* Items:
---------------
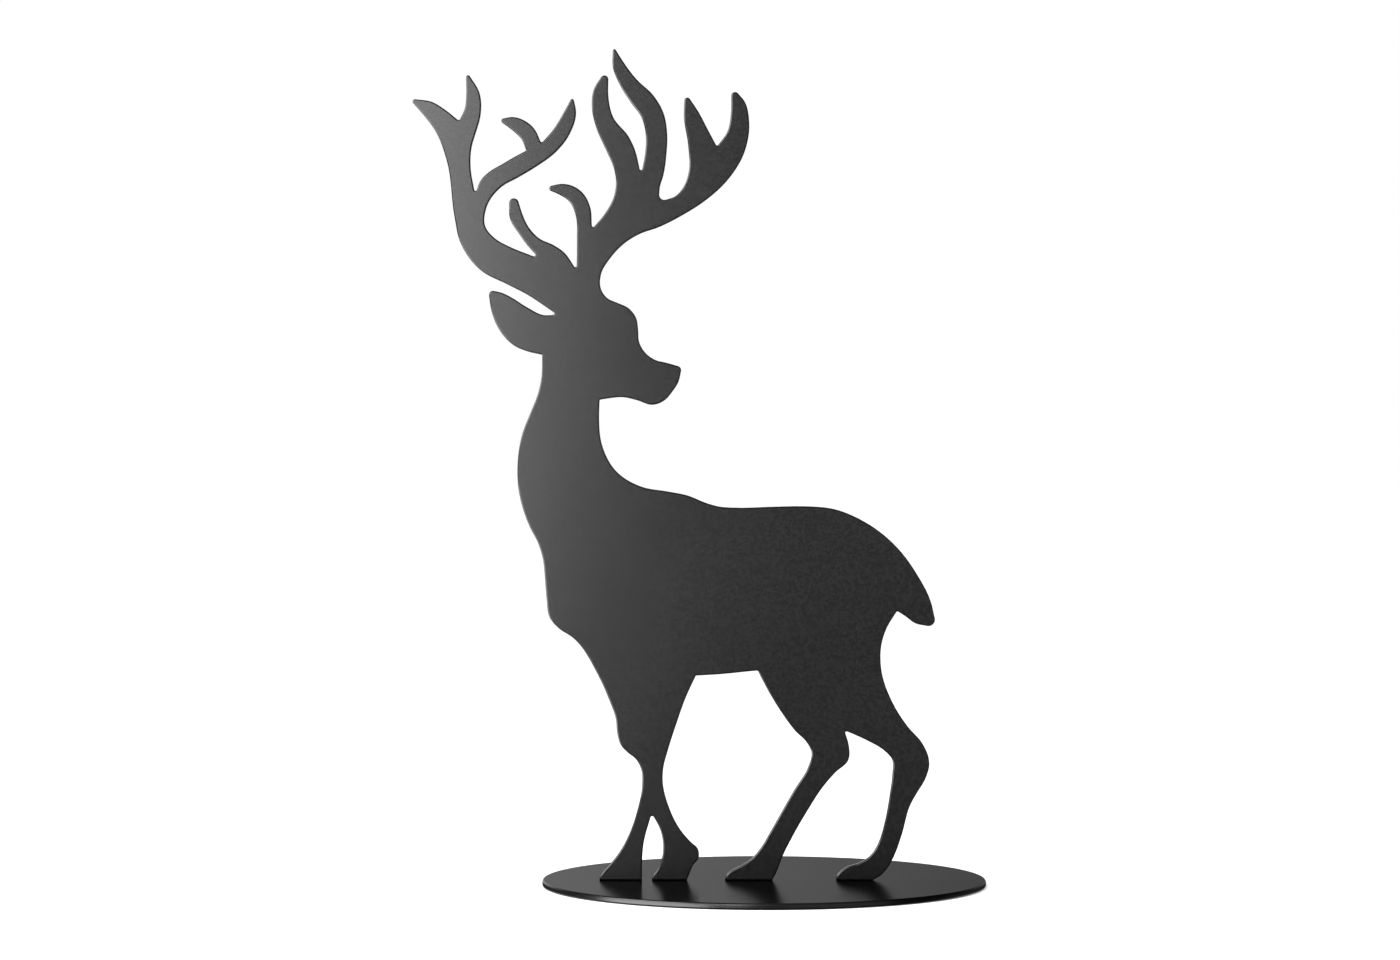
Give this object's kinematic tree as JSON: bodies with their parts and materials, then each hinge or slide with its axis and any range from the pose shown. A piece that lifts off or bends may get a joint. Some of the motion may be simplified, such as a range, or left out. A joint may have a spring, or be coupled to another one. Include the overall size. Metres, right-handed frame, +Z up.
---------------
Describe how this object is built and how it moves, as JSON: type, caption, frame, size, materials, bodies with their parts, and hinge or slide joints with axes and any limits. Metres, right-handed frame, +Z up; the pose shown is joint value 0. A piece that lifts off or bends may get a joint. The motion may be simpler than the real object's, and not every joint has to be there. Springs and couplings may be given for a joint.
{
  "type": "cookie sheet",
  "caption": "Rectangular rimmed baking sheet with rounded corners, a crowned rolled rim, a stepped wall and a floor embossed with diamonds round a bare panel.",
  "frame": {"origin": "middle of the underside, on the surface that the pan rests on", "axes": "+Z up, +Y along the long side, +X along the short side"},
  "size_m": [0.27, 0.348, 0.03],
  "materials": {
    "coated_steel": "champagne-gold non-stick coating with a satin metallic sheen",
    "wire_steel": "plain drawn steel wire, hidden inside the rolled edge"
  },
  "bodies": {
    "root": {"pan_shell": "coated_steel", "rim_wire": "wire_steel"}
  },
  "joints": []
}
---------------
* Task details: Identify the lines of the data that contain the word "bodies". Copy each of them.

* Result of the exercise:
Give this object's kinematic tree as JSON: bodies with their parts and materials, then each hinge or slide with its axis and any range from the pose shown. A piece that lifts off or bends may get a joint. Some of the motion may be simplified, such as a range, or left out. A joint may have a spring, or be coupled to another one. Include the overall size. Metres, right-handed frame, +Z up.
Describe how this object is built and how it moves, as JSON: type, caption, frame, size, materials, bodies with their parts, and hinge or slide joints with axes and any limits. Metres, right-handed frame, +Z up; the pose shown is joint value 0. A piece that lifts off or bends may get a joint. The motion may be simpler than the real object's, and not every joint has to be there. Springs and couplings may be given for a joint.
  "bodies": {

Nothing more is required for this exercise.